Шут и кривляка, он был кривым зеркалом, что на удивление точно отразило смену стилей эпохи. Стилистика мамышевских пародий то и дело менялась, совершив эволюцию от образа Иванушки — дурачка и царевича — в манере залихватского неоакадемического китча середины 1990-х до образа президента Путина начала 2010-х, протокольного, как и вся подцензурная печать. Все и вся растворялось в его смехе, даже самое любимое — Мэрилин Монро и Любовь Орлова. Смех, однако, страшное оружие. Он делал очень веселое искусство — «беспечное и абсолютно юмористическое». То есть именно то, что так презирало прогрессивное художественное сообщество, на всех углах кричавшее о политической ответственности художника.
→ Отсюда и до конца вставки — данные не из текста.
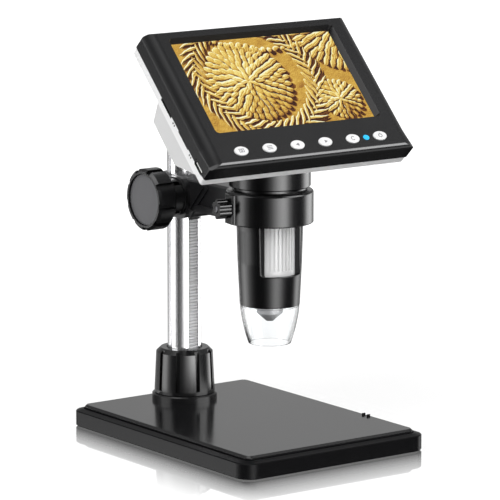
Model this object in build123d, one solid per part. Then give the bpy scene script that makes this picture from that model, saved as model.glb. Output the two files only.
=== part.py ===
from build123d import *
import os
from math import acos, cos, pi, radians, sin, sqrt, tan

# Digital microscope with a fixed tilted screen, on a rack-and-pinion column stand.
# Frame: millimetres, X to the right, Y to the back, Z up, origin under the centre of the base,
# on the surface that the rubber feet stand on. The screen looks forward and up.

# ---------------------------------------------------------------- driving dimensions
# base plate
plate_width = 110.0
plate_depth = 150.0
plate_corner = 8.0
foot_stand = 0.5
rim_edge = 7.8
rim_edge_bevel = 0.4
rim_height = 9.0
rim_slope = 3.2
slab_height = 10.9
slab_inset = 4.4
slab_bevel = 1.0
groove_width = 0.7
groove_depth = 1.0
shell_wall = 3.0
shell_roof = 2.6
cover_ledge = 1.4
cover_thickness = 2.4
weight_thickness = 4.2
weight_margin = 19.0
foot_radius = 6.0
foot_recess = 1.0
foot_inset = 25.0
boss_radius = 3.6
boss_inset = 14.0
edge_mark_width = 1.6
edge_mark_depth = 0.8
edge_mark_places = (-32.5, -37.5)
screw_shaft = 1.3
screw_head = 2.6
screw_head_height = 1.3

# column, socket and lock nut
column_inset = 22.0
column_radius = 8.5
column_bore = 5.0
column_height = 175.5
column_groove_width = 1.3
column_groove_depth = 0.9
column_groove_angle = 184.0
cap_height = 3.0
cap_spigot = 8.0
socket_flange_radius = 16.4
socket_flange_height = 3.3
socket_floor = 1.6
socket_stub_radius = 11.2
socket_stub_height = 18.8
socket_slit = 1.2
socket_slit_depth = 11.0
socket_screw_circle = 13.6
socket_screw_shaft = 1.4
socket_screw_head = 2.5
socket_screw_head_height = 1.6
nut_radius_low = 15.2
nut_radius_high = 14.3
nut_height = 22.8
nut_chamfer = 2.2
nut_lobes = 9
nut_groove_width = 2.2
nut_groove_depth = 1.4
nut_groove_angle = 21.6

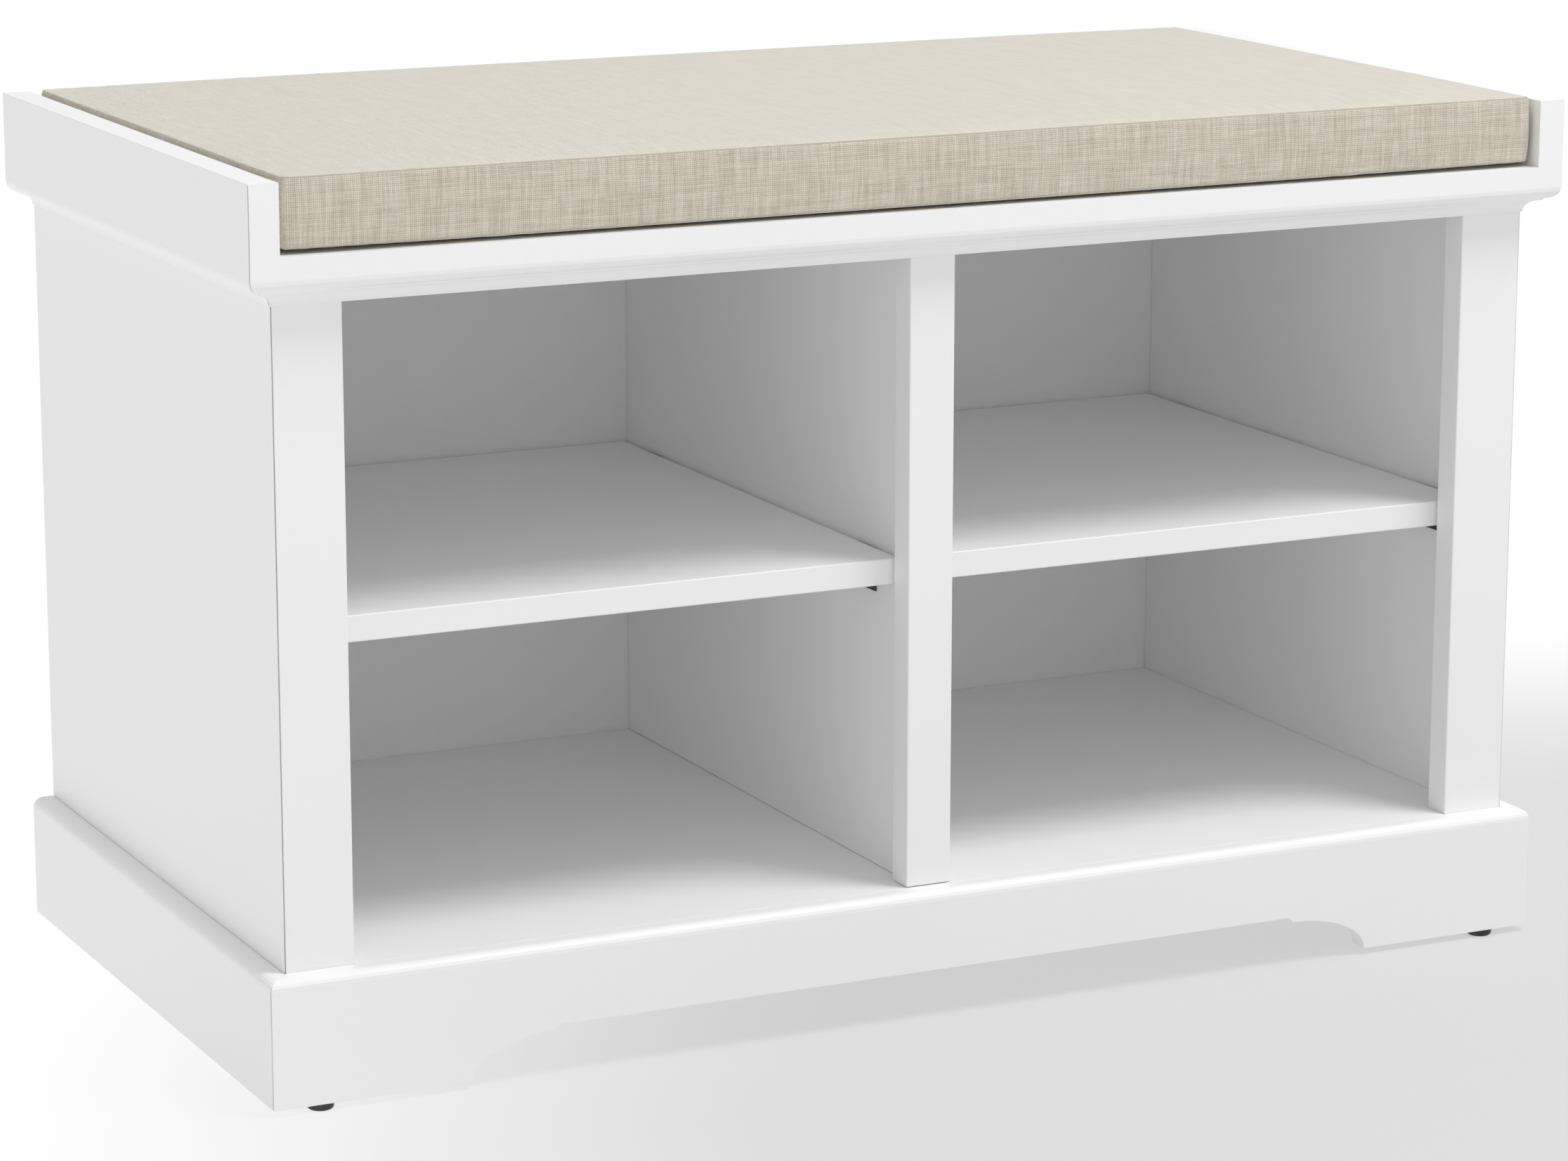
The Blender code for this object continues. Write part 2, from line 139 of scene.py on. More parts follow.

Он же отвечал только за самого себя и перед самим собой. Публика надрывала живот, когда смотрела его «Кафе „Элефант”» — ернический ремейк самого проникновенного эпизода «Семнадцати мгновений весны», того, где Штирлиц конспиративно видится с женой в кафе. И героического разведчика, и его супругу Монро, ясное дело, изобразил самолично: эпизод в лиозновском сериале практически немой — нужно было вернуть его к мимике немого кино, чтобы зритель захлебывался хохотом. И не задумывался, что своими непроизвольными эстетическими реакциями подрывает устои нашей новейшей государственности: ржать над патриотическим образом Штирлица, незаметно превратившегося из идола поп-культуры в «несвятого святого» чекистского культа,— это нынче почти как рубить иконы. Жанр спектакля «Полоний» его создатели определяли как «фэшн-шоу», на политических подтекстах не настаивали, но обмолвливались, что в «Гамлете» все умирают от ядов. В одном из последних публичных выступлений Владислав Юрьевич Мамышев-Монро говорил об особом удовольствии от того, что афиша «Полония» с лысой, как умирающий Литвиненко, королевой Елизаветой висит на фасаде Политехнического аккурат напротив известного здания на Лубянке. Шуты обычно многое себе позволяют.